Doing good is good for business

I had the great pleasure of interviewing Jim Estill as a guest on my new pet-project YouTube channel – BIYF Marketing. I met him at the Globe and Mail small business summit several weeks back and was impressed! Not because of his success, or his evident intelligence; it was his decency and the obvious pleasure he seemed to take in teaching and mentoring a younger generation of entrepreneurs.

As Jim mentioned during our interview, one of the first things he teaches his staff is “do the right thing”. I’ve been a long proponent of “Corporate Social Responsibility” (CSR). Since the very beginning of my career, I’ve held the belief that “doing good is good for business”, and I wanted to recap the history of my thinking on this subject and why I think it’s even truer today.

It started back in 1999! I got a really cool job, first as the Event Coordinator and in short-order, Marketing Manager for Ben & Jerry’s Ice Cream in Canada. My job was essentially to execute their social mission.

Some years after that I was hired by Ethics.CA and the Conference Board of Canada to research and help write “The Business Case for Social Responsibility”. In those days there really wasn’t much on the internet, so this involved a lot of time at the library reading academic papers and interviewing business leaders and “ethical fund managers” which was a pretty new thing at the time. Shortly after that, I was interviewed by Bob Willard for his book “The Next Sustainability Wave”.

To be honest, the evidence at the time was fairly neutral. Those funds certainly performed well, but there wasn’t a clear-cut case demonstrating that CSR was better for business. All that could be stated with certainty was that it certainly didn’t hurt business and may have long-term benefits to the bottom-line if done right. First-mover companies like Ben & Jerry’s certainly obtained strong brand affinity for their efforts, but they also suffered from some bureaucratic overload sustaining their social mission. And some companies like The Body Shop ultimately took a hit to their brand when people started pointing out that there was a lot more virtue signaling than concrete action. One piece of data struck me; despite the altruism of youth and the frequent cynicism expressed by young people towards big-business and rich people, there was clear evidence that young workers were much more likely to behave unethically than their older peers. It seems that young people are frequently willing to cut corners in order to advance their careers, while older employees had learned; it simply isn’t worth the risk in the long-term.

That’s a pretty long background story, so let me jump to my thoughts/conclusions on this subject:

1) Don’t assume the successful and wealthy are some kind of greedy, money-hoarding insider’s club out to “screw the little guy”. As I mentioned above, it’s more likely the young kid you should be looking out for.

2) Don’t talk about it, just do it! – The more you virtue-signal about the good deeds your business does, the more people will consider that a core brand value; not that it’s a bad core value to have, but because customers will then hold that as an expectation of the brand, and this can lead to a fulfillment quagmire and a heightened mindfulness for transgressions.

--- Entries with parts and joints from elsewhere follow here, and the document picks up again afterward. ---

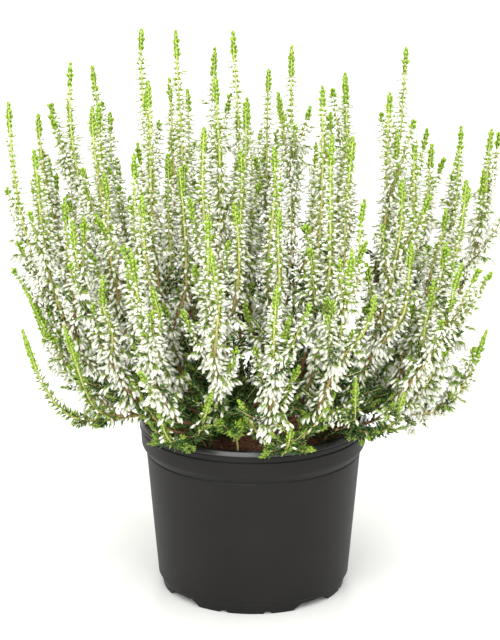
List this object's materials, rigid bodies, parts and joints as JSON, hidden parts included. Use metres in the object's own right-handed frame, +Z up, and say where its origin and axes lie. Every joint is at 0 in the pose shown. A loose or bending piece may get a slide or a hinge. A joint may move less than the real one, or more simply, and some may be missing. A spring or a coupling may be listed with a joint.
{
  "type": "potted heather",
  "caption": "Bushy heather with upright spikes of white buds and lime-green tips, in a tapered black plastic nursery pot.",
  "frame": {"origin": "on the pot's axis, at the bottom of its feet, on the surface that it stands on", "axes": "+Z up along the pot's axis; -Y is the front, which the picture shows; +X is to the right seen from the front"},
  "size_m": [0.2472, 0.2274, 0.297],
  "materials": {
    "pot_plastic": "satin",
    "peat_compost": "matte",
    "heather_wood": "matte",
    "white_buds": "matte",
    "green_needles": "matte"
  },
  "bodies": {
    "root": {"pot": "pot_plastic", "compost": "peat_compost", "crown_1": "heather_wood", "crown_2": "heather_wood", "crown_3": "heather_wood", "crown_4": "heather_wood", "crown_5": "heather_wood", "spray_01": "white_buds", "spray_02": "white_buds", "spray_03": "white_buds", "spray_04": "white_buds", "spray_05": "white_buds", "spray_06": "white_buds", "spray_07": "white_buds", "spray_08": "white_buds", "spray_09": "white_buds", "spray_10": "white_buds", "spray_11": "white_buds", "spray_12": "white_buds", "spray_13": "white_buds", "spray_14": "white_buds", "spray_15": "white_buds", "spray_16": "white_buds", "spray_17": "white_buds", "spray_18": "white_buds", "spray_19": "white_buds", "spray_20": "white_buds", "spray_21": "white_buds", "spray_22": "white_buds", "spray_23": "white_buds", "spray_24": "white_buds", "spray_25": "white_buds", "spray_26": "white_buds", "spray_27": "white_buds", "spray_28": "white_buds", "spray_29": "white_buds", "spray_30": "white_buds", "spray_31": "white_buds", "spray_32": "white_buds", "spray_33": "white_buds", "spray_34": "white_buds", "spray_35": "white_buds", "spray_36": "white_buds", "spray_37": "white_buds", "spray_38": "white_buds", "spray_39": "white_buds", "spray_40": "white_buds", "low_spray_1": "white_buds", "low_spray_2": "white_buds", "low_spray_3": "white_buds", "low_spray_4": "white_buds", "low_spray_5": "white_buds", "low_spray_6": "white_buds", "low_spray_7": "white_buds", "low_spray_8": "white_buds", "low_spray_9": "white_buds", "leafy_shoot_1": "green_needles", "leafy_shoot_2": "green_needles", "leafy_shoot_3": "green_needles"}
  },
  "joints": []
}
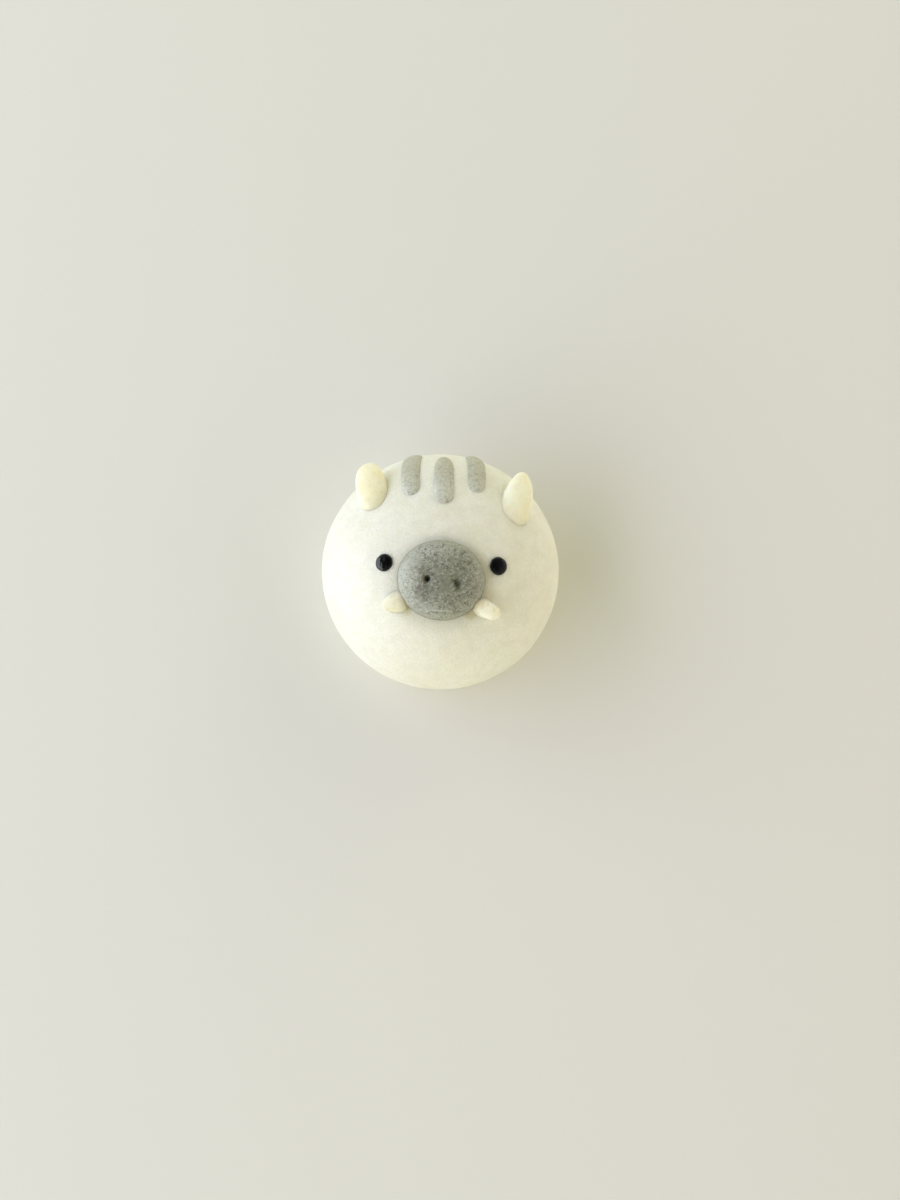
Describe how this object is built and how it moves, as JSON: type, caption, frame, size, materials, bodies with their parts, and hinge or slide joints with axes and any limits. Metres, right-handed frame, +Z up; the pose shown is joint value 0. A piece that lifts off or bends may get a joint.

3) Have faith in the long-term – By simply doing it and not talking about it per the point above, over time, this will become part of your brand identity. Why? Because “people talk”; your brand is built on what others say about you much more than what you say about yourself.

4) If the evidence was neutral back then, I suspect it’s much clearer today, and not just because of the growing number of “do-good” success stories, but the exploding number of “did-bad” catastrophes that have destroyed a brand’s reputation overnight. In a world of social media, the “people talk” phenomenon accelerates exponentially.